### What is asked:
In the listing below, locate the line that contains "left_halves = split_ring(left_seam, arm_count)" and the line that contains "for node in". Restate word for word those two lines and every line between them, and nothing else.

### Data provided:
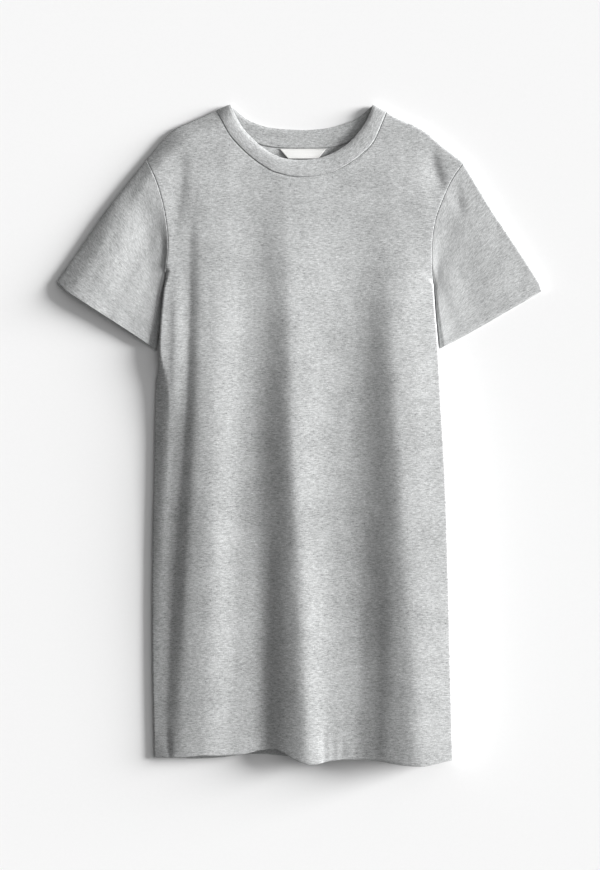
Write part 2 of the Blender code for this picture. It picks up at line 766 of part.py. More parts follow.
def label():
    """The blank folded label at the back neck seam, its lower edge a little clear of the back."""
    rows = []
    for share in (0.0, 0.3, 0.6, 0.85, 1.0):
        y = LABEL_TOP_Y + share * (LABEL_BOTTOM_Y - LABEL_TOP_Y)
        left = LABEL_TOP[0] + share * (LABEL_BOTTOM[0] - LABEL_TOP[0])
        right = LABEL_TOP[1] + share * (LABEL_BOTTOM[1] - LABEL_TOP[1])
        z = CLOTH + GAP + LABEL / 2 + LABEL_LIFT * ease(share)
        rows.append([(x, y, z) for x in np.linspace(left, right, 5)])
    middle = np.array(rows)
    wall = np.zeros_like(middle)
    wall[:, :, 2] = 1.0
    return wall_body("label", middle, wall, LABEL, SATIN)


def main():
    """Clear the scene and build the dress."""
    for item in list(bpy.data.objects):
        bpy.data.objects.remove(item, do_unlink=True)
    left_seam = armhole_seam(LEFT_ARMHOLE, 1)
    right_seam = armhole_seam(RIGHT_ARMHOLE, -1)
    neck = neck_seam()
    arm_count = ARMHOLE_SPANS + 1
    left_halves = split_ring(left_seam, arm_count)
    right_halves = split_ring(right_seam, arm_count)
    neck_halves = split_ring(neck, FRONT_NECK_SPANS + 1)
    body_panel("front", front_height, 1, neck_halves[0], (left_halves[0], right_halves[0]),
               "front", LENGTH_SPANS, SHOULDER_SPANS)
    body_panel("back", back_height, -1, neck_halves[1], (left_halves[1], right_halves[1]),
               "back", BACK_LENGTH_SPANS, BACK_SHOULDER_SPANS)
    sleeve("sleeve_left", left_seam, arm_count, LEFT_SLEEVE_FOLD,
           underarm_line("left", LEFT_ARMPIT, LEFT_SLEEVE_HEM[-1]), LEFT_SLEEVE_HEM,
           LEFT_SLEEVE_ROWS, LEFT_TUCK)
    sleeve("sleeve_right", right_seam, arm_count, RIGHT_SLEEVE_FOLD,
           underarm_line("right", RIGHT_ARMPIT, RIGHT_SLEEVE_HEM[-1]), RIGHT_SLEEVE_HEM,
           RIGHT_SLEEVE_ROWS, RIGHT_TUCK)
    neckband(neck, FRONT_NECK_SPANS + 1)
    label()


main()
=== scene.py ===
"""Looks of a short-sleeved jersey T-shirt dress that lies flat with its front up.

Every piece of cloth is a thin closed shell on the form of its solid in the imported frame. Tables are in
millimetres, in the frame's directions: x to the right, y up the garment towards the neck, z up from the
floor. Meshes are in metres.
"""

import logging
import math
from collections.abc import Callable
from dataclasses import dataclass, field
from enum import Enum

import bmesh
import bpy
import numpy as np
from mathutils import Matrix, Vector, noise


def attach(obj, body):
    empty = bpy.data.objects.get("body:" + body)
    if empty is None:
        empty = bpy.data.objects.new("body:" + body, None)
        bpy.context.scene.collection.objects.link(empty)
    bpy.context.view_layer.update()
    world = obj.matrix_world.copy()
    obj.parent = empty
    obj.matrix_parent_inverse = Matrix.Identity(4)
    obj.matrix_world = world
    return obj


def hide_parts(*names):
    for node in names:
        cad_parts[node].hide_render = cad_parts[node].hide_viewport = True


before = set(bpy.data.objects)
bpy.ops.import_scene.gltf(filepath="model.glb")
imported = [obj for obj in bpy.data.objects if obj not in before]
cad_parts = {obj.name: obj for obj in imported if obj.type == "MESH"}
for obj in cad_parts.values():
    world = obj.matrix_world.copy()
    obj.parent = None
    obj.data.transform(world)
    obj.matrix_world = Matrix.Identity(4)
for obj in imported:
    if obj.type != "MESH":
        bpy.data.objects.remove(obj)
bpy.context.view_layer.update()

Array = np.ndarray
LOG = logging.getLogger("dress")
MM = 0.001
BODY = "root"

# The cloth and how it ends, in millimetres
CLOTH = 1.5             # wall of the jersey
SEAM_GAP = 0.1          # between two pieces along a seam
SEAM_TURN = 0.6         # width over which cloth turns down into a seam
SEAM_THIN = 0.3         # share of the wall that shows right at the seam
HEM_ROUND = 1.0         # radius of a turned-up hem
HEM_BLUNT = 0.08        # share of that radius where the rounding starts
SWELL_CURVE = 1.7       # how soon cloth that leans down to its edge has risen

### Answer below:
    left_halves = split_ring(left_seam, arm_count)
    right_halves = split_ring(right_seam, arm_count)
    neck_halves = split_ring(neck, FRONT_NECK_SPANS + 1)
    body_panel("front", front_height, 1, neck_halves[0], (left_halves[0], right_halves[0]),
               "front", LENGTH_SPANS, SHOULDER_SPANS)
    body_panel("back", back_height, -1, neck_halves[1], (left_halves[1], right_halves[1]),
               "back", BACK_LENGTH_SPANS, BACK_SHOULDER_SPANS)
    sleeve("sleeve_left", left_seam, arm_count, LEFT_SLEEVE_FOLD,
           underarm_line("left", LEFT_ARMPIT, LEFT_SLEEVE_HEM[-1]), LEFT_SLEEVE_HEM,
           LEFT_SLEEVE_ROWS, LEFT_TUCK)
    sleeve("sleeve_right", right_seam, arm_count, RIGHT_SLEEVE_FOLD,
           underarm_line("right", RIGHT_ARMPIT, RIGHT_SLEEVE_HEM[-1]), RIGHT_SLEEVE_HEM,
           RIGHT_SLEEVE_ROWS, RIGHT_TUCK)
    neckband(neck, FRONT_NECK_SPANS + 1)
    label()


main()
=== scene.py ===
"""Looks of a short-sleeved jersey T-shirt dress that lies flat with its front up.

Every piece of cloth is a thin closed shell on the form of its solid in the imported frame. Tables are in
millimetres, in the frame's directions: x to the right, y up the garment towards the neck, z up from the
floor. Meshes are in metres.
"""

import logging
import math
from collections.abc import Callable
from dataclasses import dataclass, field
from enum import Enum

import bmesh
import bpy
import numpy as np
from mathutils import Matrix, Vector, noise


def attach(obj, body):
    empty = bpy.data.objects.get("body:" + body)
    if empty is None:
        empty = bpy.data.objects.new("body:" + body, None)
        bpy.context.scene.collection.objects.link(empty)
    bpy.context.view_layer.update()
    world = obj.matrix_world.copy()
    obj.parent = empty
    obj.matrix_parent_inverse = Matrix.Identity(4)
    obj.matrix_world = world
    return obj


def hide_parts(*names):
    for node in names:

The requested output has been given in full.